My painting Winter above is as close to a hymn to January as I'll ever paint. Would you believe I started it as a vision of early summer pastures? It began as a panorama from a high ridge miles from the shore. But surprisingly insistent childhood memories emerged of playing with my friends on the winter ice on the shore of one of the Great Lakes.  One by one the many fields began dropping out of the picture. The seasons marched forward as well into Fall and finally becoming a chilly celebration of the frozen shoreline. 




Philip Koch, The Voyage of Memory, oil on canvas, 38 x 38 inches, 2008


The Voyage of Memory is probably my most autobiographical painting. I grew up on the shore of Lake Ontario and was privileged to have access to our family's small sailboat. My dad died just as I turned 13. That day I felt overwhelmed by storms of emotion. Not knowing what else to do I took the little boat sailing even though the water and wind were way too rough to go out sailing safely. Luckily I was OK.

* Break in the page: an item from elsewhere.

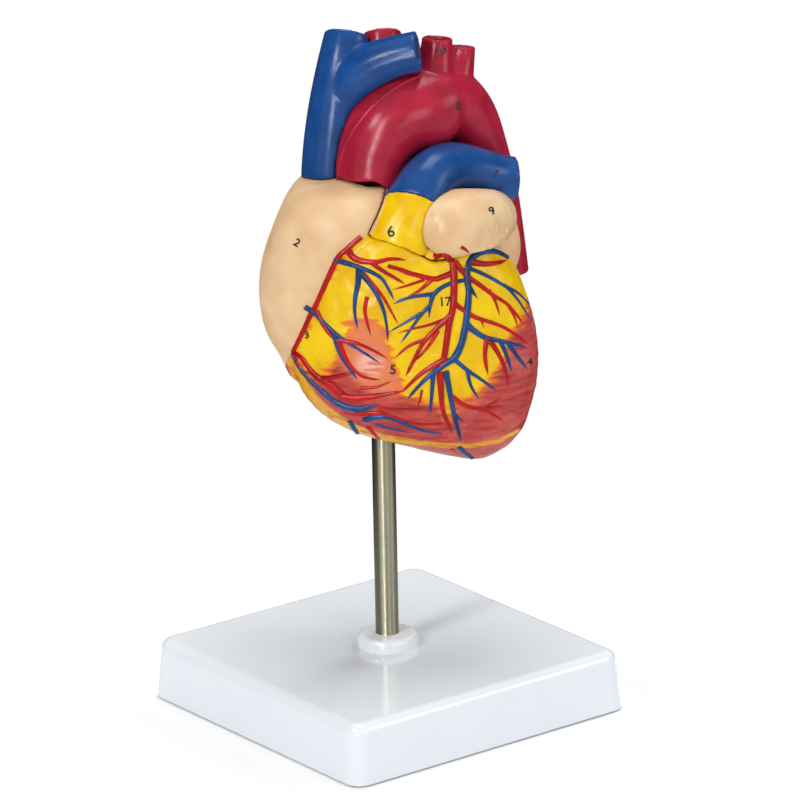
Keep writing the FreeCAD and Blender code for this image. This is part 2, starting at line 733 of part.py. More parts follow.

I always wanted to make a painting about how I felt that day, but the image of a little boat surrounded by a wide open sea didn't suggest the expressive shapes I would need to tell the story. So I moved the sailing to an imagined bay crowded with islands, passages really too narrow to navigate safely. 




 Philip Koch, Ascension, oil on canvas, 40 x 32 inches, 2008


One day my wife Alice caught glimpse in a mirror of a 7 ft. painting of sand dunes. The unusual angle in the mirror made the painting appear more tall than wide, completely changing the feeling of its composition. It got me intrigued with painting long and low forms like sand dunes in a painting where the sense of movement suggested looking upward into the sky. I enlisted the aid of some arrow-like vertical trees in the foreground to get things moving in that direction.

The exhibition at the Ogunquit Museum of American Art continues through July 19, 2022.